When cars shift to mostly ev, they shift their branding. You simply shift from emphasizing ev / nextgen to emphasizing ice / legacy. So you drop mach-e, the transition will be “ford mustangs” == ev except for the ICE models which are called out as such “ford mustang ice”
it’s not difficult, it’s an easy pivot. They can restyle mach-e as a trim level if they find value in it as a sub-brand or drop it. They did it as a model under mustang - theyd not drop mustang easily but mach-e is three levels down without a long historical legacy. Auto makers do drop model names over lengths of time shorter than Fedora has been around at this point.
There actually isn’t any reason why we have to apply rules in a consistent way. They can be applied in a limited fashion in a way that reinforces whatever hierachy or order we want to convey about the products.
We should not be asking “do you like X or Y naming scheme best?”
We should be asking things like “how do these different editions/deliverables relate / interact with each other? How would we like people to view them? What are our strengths? What confusion might arise between those that are in adjacent / overlapping spaces that we need to avoid? What are the problems with our existing naming scheme we would like to solve?”

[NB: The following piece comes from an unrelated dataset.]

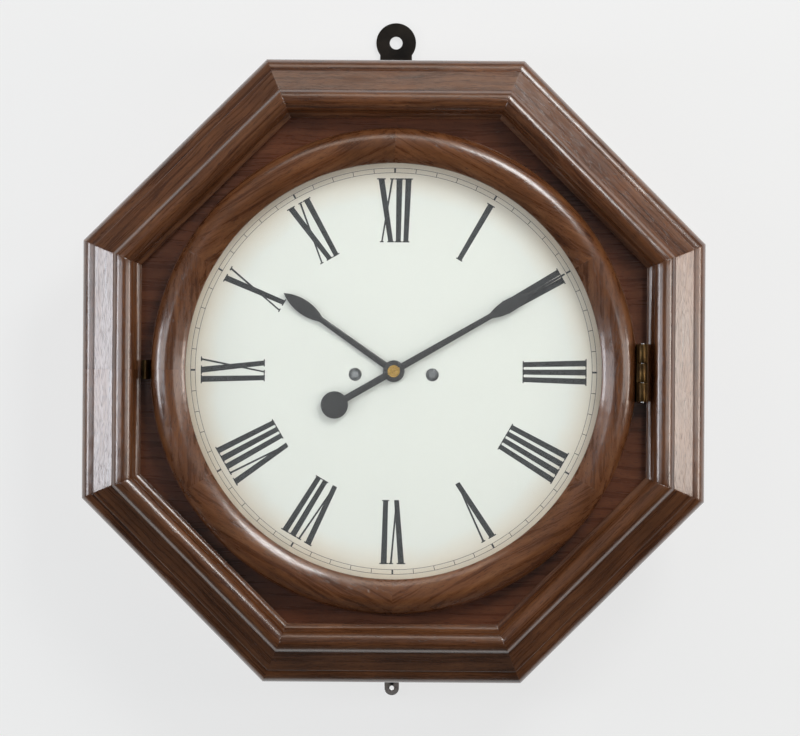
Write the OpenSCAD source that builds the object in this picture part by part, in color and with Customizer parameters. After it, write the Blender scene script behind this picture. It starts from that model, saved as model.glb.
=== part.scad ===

Then once we’re all clear on that (i dont think we are) ’
what naming scheme will support those needs?
Does anybody have a good grip on the concerns above that could write up a summary / brief? Or is it really as of yet not fully understood / defined?
People would end up calling it Fedora Atomic overall, and that’s fine I believe.
Silverblue, Kinoite and Sericea don’t make sense in the long term IMO, and, while beautiful, they’re not descriptive and make the different ostree variants look more dissimilar than they actually are. Silverblue is already pretty opinionated, so I’d be against using it as a generic term. Atomic is much more descriptive, generic and neutral.